Bandung—Bertempat di Hotel Aryaduta Bandung pada 21 Februari 2024, Balai Pembiayaan Pendidikan Tinggi (BPPT) Kemendikbudristek melakukan penandatanganan Perjanjian Kerjasama (PKS) BPI Kemendikbudristek 2023 dengan 128 perguruan tinggi yang melaksanakan BPI Kemendikbudristek 2023. Penandatanganan PKS dilakukan secara simbolis oleh Universitas Negeri Yogyakarta (UNY) yang diwakili Wakil Rektor Bidang Akademik dan Kemahasiswaan, Siswantoyo , perwakilan dari Universitas Andalas dan Universitas Gajah Mada (UGM).
Kepala BPPT, Anton Rahmadi, dalam sambutannya, mengatakan, banyak tantangan dalam pengelolaan beasiswa karena berurusan dengan individu penerima beasiswa dengan berbagai karakter dan kapentingan.
“Salah satunya adanya temuan pemalsuan data yang dilakukan mahasiswa penerima BPI, karena itu saya sangat berterima kasih pada kampus yang telah mengkonfirmasi adanya dokumen yang dipalsukan dan saya kira hal ini bukti pengelolaan beasiswa yang dilakukan dengan baik oleh universitas, “kata Anton.
Dalam kesempatan tersebut, Anton mengingatkan universitas, bahwa tahun 2024 ini merupakan Tahun ketiga pelaksanaan BPI. Hal ini berarti Tahun 2024 ini merupakan Tahun kritis bagi penerima BPI Tahun 2021, yakni di jenjang S1 dan S3.
“Kami mengidentifikasi ada sekitar 7000 mahasiswa S1 dan S3 yang mencapai titik kritis karena durasi beasiswanya tersisa satu Tahun, “ujarnya.
Baca juga :Perguruan Tinggi Diharap Dorong Para Dosennya Ikut Seleksi BPI-Kemendikbudristek
Menghadapi Tahun kritis ini, lanjut Anton, BPPT akan melakukan monitoring dan evaluasi secara aktif. Tahun-tahun sebelumnya,monitoring dilakukan daring walaupun ada yang juga langsung.

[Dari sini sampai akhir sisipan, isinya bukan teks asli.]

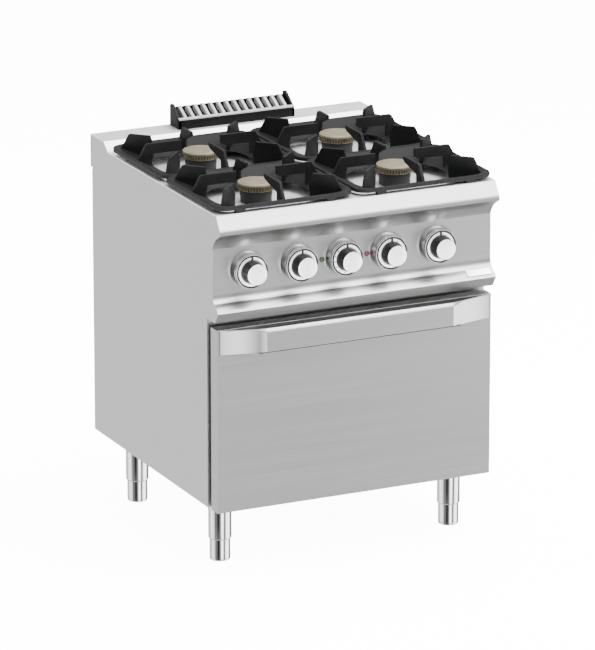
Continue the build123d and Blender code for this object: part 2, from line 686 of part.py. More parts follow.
def corner_plate(sx, sy, corner_x, corner_y):
    """Trapezoid plate on the diagonal of one corner, standing on the sloping skirt."""
    outer, top_outer, top_inner, inner = 30.0, 52.0, 104.0, 112.0
    points = [(outer, RIM_LOW + 1), (top_outer, FINGER_TOP), (top_inner, FINGER_TOP),
              (inner, FINGER_TOP - 28), (inner - 2, SKIRT_LOW + 3), (top_outer + 30, SKIRT_LOW + 3)]
    plane = Plane(origin=(0, 0, 0), x_dir=(1, 0, 0), z_dir=(0, -1, 0))
    plate = extrude(plane * make_face(closed(points)), amount=FINGER_T / 2, both=True)
    angle = {(-1, -1): 45, (1, -1): 135, (1, 1): 225, (-1, 1): 315}[(sx, sy)]
    return Pos(corner_x, corner_y, 0) * Rot(0, 0, angle) * plate


def flue_grille():
    """Cast flue grille: front bar, two cheeks, a rear bar and a row of fins."""
    z0 = STRIP_LEVEL + GAP
    side_outline = closed([(FLUE_FRONT, z0), (FLUE_BACK, z0), (FLUE_BACK, FLUE_TOP - 3),
                           (FLUE_BACK - 5, FLUE_TOP), (FLUE_BACK - 14, FLUE_TOP),
                           (FLUE_FRONT, z0 + FLUE_BAR_H)])
    cheek_t = 6.0
    grille = profile_x(side_outline, -FLUE_HALF, -FLUE_HALF + cheek_t)
    grille += profile_x(side_outline, FLUE_HALF - cheek_t, FLUE_HALF)
    grille += block(-FLUE_HALF, FLUE_HALF, FLUE_FRONT, FLUE_FRONT + 6, z0, z0 + FLUE_BAR_H)
    grille += block(-FLUE_HALF, FLUE_HALF, FLUE_BACK - 6, FLUE_BACK, z0, FLUE_TOP - 10)
    grille += rod_x(FLUE_FRONT + 5, z0 + FLUE_BAR_H, -FLUE_HALF, FLUE_HALF, 5.0)
    fin = closed([(FLUE_FRONT + 4, z0 + FLUE_BAR_H - 6), (FLUE_BACK - 3, z0 + FLUE_BAR_H + 10),
                  (FLUE_BACK - 3, FLUE_TOP - 8), (FLUE_BACK - 13, FLUE_TOP - 6),
                  (FLUE_FRONT + 4, z0 + FLUE_BAR_H + 3)])
    pitch = 2 * FLUE_HALF / (FIN_COUNT + 1)
    for i in range(1, FIN_COUNT + 1):
        x = -FLUE_HALF + i * pitch
        grille += profile_x(fin, x - FIN_T / 2, x + FIN_T / 2)
    return grille


# ---------------------------------------------------------------- feet and services
def foot_sleeves():
    """Upper tubes of the legs, fixed under the cabinet."""
    sleeves = []
    for side in SIDES.values():
        for y in FOOT_YS.values():
            x = side * FOOT_X
            tube = rod_z(x, y, SLEEVE_LOW, BODY_BOTTOM, SLEEVE_R)
            tube = chamfer(tube.edges().sort_by(Axis.Z)[0], length=2.0)
            tube -= rod_z(x, y, SLEEVE_LOW - 1, BODY_BOTTOM - 4, FOOT_R + SLIP)
            sleeves.append(tube)
    return sleeves


def foot(side, row):
    """Adjustable lower tube with a rounded base."""
    tube = rod_z(side * FOOT_X, FOOT_YS[row], 0, FOOT_TUBE_TOP, FOOT_R)
    return fillet(tube.edges().sort_by(Axis.Z)[0], radius=4.0)


def foot_bolts():
    """Bolts that hold the legs, heads inside the cabinet."""
    bolts = []
    for side in SIDES.values():
        for y in FOOT_YS.values():
            x = side * FOOT_X
            shank = rod_z(x, y, BODY_BOTTOM, BODY_BOTTOM + SHEET, 5.0)
            head = extrude(Pos(x, y, BODY_BOTTOM + SHEET) * RegularPolygon(10, 6), amount=7)
            bolts.append(shank + head)
    return bolts


def cable_gland():
    """Gland for the supply cable in the back panel."""
    gland = rod_y(GLAND_X, GLAND_Z, BACK_PANEL_Y - 12, REAR - 1, GLAND_R)
    return gland - rod_y(GLAND_X, GLAND_Z, BACK_PANEL_Y - 13, REAR, 6.0)


def terminal_box():
    """Connection box inside the back panel."""
    return block(-325, -245, 596, 628, 200, 270)


# ---------------------------------------------------------------- build
def group(parts):
    """Several separate solids kept in one node."""
    return Compound([solid for part in parts for solid in part.solids()])


for side_name, sign in SIDES.items():
    save("side_panel_" + side_name, side_panel(sign))
    for row_name in FOOT_YS:
        save("foot_" + row_name + "_" + side_name, foot(sign, row_name))
        save("pan_support_" + row_name + "_" + side_name, pan_support(sign, row_name))
        save("burner_cap_" + row_name + "_" + side_name,
             burner_cap(sign * COLUMN_X, BURNER_Y[row_name]))

for index, knob_x in enumerate(KNOB_X, start=1):
    save("knob_" + str(index), knob(knob_x))
    if index - 1 != THERMOSTAT_INDEX:
        save("tap_plunger_" + str(index), tap_plunger(knob_x))

SINGLE_NODES = {
    "fascia": fascia, "back_panel": back_panel, "base_tray": base_tray, "hob_top": hob_top,
    "maker_plate": maker_plate, "front_frame": front_frame, "oven_seal": oven_seal,
    "oven_liner": oven_liner, "oven_insulation": oven_insulation, "oven_shelf": oven_shelf,
    "sole_plate": sole_plate, "flue_duct": flue_duct,
    "door_outer_panel": door_outer_panel, "door_inner_panel": door_inner_panel,
    "door_insulation": door_insulation, "door_handle": door_handle,
    "thermostat_spindle": thermostat_spindle, "flue_grille": flue_grille,
    "cable_gland": cable_gland, "terminal_box": terminal_box,
}
for node_name, make in SINGLE_NODES.items():
    save(node_name, make())

save("lamp_green", lamp("green"))
save("lamp_red", lamp("red"))

GROUP_NODES = {
    "strip_plugs": strip_plugs, "top_rails": top_rails, "hinge_lugs": hinge_lugs,
    "hinge_pins": hinge_pins, "knob_collars": knob_collars, "gas_taps": gas_taps,
    "burner_cups": burner_cups, "burner_mixers": burner_mixers,
    "shelf_runners": shelf_runners, "heating_elements": heating_elements,
    "gas_pipes": gas_pipes, "oven_thermostat": oven_thermostat,
    "thermocouples": thermocouples, "foot_sleeves": foot_sleeves, "foot_bolts": foot_bolts,
}
for node_name, make in GROUP_NODES.items():
    save(node_name, group(make()))
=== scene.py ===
# %% [markdown]
# # A gas range for a restaurant kitchen
# The real range is a folded stainless cabinet on four round legs. Four cast pan supports
# cover the hob, five knobs sit on a coved control front, and a bowed strip opens the oven.
# The CAD model already gives every piece its place, so it is loaded first as a fixed frame.
# The alternative, modelling freely and fitting afterwards, loses the exact sizes.

# %% Load the frame
import math

import bmesh
import bpy
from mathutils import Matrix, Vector


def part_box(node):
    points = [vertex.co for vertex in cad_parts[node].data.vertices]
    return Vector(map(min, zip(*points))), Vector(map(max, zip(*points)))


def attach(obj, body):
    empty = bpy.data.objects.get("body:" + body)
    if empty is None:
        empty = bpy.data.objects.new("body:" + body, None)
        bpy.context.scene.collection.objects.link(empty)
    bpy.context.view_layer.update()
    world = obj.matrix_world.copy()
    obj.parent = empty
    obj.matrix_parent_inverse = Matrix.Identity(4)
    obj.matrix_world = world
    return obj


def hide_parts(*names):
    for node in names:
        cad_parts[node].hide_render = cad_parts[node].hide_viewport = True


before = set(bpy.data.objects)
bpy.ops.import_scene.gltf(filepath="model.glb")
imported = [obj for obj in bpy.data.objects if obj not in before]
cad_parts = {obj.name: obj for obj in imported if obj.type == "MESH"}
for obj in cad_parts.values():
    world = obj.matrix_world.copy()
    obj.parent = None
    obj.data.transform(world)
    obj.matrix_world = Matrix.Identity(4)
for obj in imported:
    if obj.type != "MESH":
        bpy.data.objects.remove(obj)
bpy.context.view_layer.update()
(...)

Tahun 2024 ini, BPPT akan melakukan monitoring sepenuhnya secara langsung ke penerima beasiswa yang teridentifikasi progres studinya agak tertinggal, yakni mahasiswa jenjang S3 yang sudah memasuki semester 6, tapi belum seminar penelitian S3, sehingga kemungkinan besar penyelesaian studinya terlambat.

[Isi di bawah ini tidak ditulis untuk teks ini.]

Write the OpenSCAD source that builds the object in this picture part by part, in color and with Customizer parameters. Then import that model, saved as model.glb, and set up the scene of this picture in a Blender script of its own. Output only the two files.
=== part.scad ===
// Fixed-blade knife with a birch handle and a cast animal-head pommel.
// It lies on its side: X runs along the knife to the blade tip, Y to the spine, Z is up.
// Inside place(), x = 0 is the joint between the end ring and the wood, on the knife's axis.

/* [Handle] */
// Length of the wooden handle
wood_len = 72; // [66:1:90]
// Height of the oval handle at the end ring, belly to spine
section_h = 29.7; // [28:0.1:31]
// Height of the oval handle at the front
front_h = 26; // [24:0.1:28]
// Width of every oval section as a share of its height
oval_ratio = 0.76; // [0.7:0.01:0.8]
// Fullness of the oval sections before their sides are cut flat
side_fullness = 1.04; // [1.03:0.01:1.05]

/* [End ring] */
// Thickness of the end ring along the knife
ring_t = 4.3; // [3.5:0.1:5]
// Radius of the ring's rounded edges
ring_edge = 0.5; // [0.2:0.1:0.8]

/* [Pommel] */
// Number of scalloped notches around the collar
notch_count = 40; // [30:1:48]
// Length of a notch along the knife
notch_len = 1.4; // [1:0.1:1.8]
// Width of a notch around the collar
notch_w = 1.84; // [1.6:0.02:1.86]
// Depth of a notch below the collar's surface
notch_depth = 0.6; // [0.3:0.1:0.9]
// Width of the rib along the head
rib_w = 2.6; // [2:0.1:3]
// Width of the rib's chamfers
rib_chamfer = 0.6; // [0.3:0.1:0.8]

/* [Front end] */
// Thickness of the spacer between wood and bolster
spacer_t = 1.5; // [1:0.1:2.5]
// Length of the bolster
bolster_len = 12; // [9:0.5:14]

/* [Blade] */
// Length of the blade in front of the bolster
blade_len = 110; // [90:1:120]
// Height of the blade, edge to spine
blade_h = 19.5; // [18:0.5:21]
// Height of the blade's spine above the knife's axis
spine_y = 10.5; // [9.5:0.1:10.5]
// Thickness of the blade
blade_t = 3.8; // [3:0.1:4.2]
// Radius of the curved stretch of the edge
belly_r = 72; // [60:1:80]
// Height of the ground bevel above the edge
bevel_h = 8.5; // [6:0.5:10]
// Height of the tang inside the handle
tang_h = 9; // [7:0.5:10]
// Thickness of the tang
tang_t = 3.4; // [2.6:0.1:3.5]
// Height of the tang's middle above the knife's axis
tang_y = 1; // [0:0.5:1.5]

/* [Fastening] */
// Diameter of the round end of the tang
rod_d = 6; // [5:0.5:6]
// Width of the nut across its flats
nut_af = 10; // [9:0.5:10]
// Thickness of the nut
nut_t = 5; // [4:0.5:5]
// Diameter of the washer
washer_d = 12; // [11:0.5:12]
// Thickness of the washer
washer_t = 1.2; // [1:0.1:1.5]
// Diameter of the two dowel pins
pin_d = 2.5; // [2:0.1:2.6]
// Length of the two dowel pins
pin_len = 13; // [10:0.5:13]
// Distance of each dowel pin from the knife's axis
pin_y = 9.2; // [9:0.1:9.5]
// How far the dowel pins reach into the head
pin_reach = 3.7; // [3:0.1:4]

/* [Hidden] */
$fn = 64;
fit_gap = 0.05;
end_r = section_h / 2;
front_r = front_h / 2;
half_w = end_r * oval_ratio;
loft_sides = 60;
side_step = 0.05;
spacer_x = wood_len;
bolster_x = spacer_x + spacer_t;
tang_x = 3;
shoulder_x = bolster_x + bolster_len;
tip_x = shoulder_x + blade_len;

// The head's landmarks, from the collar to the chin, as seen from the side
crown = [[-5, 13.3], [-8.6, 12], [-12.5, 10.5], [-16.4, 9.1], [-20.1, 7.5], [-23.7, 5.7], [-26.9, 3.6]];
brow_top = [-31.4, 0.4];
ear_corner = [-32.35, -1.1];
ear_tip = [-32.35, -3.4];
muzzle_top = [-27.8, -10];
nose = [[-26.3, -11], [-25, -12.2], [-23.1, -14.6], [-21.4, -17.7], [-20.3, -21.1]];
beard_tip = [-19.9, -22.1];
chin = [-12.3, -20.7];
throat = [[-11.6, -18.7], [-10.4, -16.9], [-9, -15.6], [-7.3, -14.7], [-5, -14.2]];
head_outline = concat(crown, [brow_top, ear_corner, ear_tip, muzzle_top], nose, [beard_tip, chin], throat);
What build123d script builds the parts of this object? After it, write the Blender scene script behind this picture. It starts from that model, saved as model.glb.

“Kami tidak ingin ada drama minta perpanjangan atau drama perpanjangan tugas belajar. Kami punya kebijakan, tidak ada perpanjangan studi melebihi durasi Beasiswa, “tegasnya.
Terkait itu, Anton juga mengapresiasi beberapa universitas, yakni Universitas Indonesia, Universitas Pendidikan Indonesia, dan Institut Teknologi Surabaya yang sudah meluluskan mahasiswa penerima BPI kurang dari 4 tahun.

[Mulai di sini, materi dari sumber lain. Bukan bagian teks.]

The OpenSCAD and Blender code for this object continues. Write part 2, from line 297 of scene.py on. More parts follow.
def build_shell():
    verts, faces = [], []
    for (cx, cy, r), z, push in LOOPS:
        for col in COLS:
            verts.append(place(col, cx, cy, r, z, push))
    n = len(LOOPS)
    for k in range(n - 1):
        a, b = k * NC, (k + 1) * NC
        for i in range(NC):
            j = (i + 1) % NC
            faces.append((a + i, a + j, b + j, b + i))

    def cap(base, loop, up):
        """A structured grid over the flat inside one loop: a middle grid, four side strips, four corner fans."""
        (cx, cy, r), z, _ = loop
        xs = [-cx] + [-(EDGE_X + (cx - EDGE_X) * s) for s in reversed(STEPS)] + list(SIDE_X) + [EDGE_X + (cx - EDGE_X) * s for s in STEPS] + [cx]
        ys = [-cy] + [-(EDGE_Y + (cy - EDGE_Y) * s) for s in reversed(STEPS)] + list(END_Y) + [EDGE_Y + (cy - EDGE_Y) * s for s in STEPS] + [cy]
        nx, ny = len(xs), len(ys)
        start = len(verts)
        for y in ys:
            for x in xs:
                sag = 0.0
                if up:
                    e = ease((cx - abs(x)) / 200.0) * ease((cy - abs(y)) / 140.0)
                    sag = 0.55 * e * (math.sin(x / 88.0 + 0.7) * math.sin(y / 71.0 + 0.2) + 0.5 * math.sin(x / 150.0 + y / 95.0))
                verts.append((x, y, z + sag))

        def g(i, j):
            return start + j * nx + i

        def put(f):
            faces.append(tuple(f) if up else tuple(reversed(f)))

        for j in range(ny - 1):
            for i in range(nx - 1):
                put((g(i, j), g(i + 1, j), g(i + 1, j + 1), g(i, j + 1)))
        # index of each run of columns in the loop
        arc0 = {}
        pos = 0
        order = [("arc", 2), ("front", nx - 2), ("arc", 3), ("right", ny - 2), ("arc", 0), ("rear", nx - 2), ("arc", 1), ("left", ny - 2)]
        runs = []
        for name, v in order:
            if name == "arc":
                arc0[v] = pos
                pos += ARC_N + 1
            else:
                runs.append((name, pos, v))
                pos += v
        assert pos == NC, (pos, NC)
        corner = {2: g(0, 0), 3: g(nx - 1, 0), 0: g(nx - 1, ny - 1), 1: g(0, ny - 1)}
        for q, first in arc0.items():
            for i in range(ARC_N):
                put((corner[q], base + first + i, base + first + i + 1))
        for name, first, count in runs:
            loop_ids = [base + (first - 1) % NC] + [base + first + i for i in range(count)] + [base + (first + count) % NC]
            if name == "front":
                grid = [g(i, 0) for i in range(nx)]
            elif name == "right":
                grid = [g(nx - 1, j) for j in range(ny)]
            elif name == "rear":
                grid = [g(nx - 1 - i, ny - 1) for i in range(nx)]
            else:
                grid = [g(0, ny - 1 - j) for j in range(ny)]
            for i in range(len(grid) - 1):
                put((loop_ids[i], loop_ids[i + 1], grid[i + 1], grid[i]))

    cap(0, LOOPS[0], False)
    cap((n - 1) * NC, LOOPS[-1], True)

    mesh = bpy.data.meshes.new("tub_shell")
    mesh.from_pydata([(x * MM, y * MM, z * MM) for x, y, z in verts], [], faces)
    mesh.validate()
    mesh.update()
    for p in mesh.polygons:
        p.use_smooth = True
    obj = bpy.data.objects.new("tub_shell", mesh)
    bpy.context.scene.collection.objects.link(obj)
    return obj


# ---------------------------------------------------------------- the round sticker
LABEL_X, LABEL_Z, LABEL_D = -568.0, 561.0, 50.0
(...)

“Saya berharap apa yang dilakukan tiga universitas ini bisa memberi semangat bagi semua universitas penerima BPI, “kata Anton.
Anton juga memohon memohon kerjasama universitas untuk melakukan cross check data penerima Beasiswa yang ada di BPPT dengan data yang ada di kampus, terutama terkait mahasiswa jenjang S3 yang belum seminar penelitian.
Baca juga : Awardee Beasiswa Pendidikan Indonesia Ditunggu Kontribusinya Bagi Bangsa
Menanggapi hal itu, Wakil Rektor Bidang Akademik dan Kemahasiswaan Universitas Negeri Yogyakarta, Siswantoyo, mengatakan pihaknya akan melakukan monitoring semaksimal mungkin, yakni tidak hanya memfasilitasi monitoring yang dilakukan BPPT, tapi juga melakukan monitoring melalui sistem internal UNY.
“Ini merupakan monitoring dan evalauasi sinergis antara BPPT sebagai pengelola beaiswa dan UNY sebagai universitas pelaksana BPI, “Katanya.
Siswantoyo juga mengusulkan agar dilakukan tracer studi bagi alumni BPI.
“Usul dan harapan saya, jangan hanya terfokus pada input proses dan output, tapi juga fokus pada tahap berikutnya, yakni outcome atau impak. Bagaimana alumni BPI berkontribusi balik bagi bangsa, karena itu perlu dilakukan tracer studi bagi semua penerima Beasiswa, “katanya.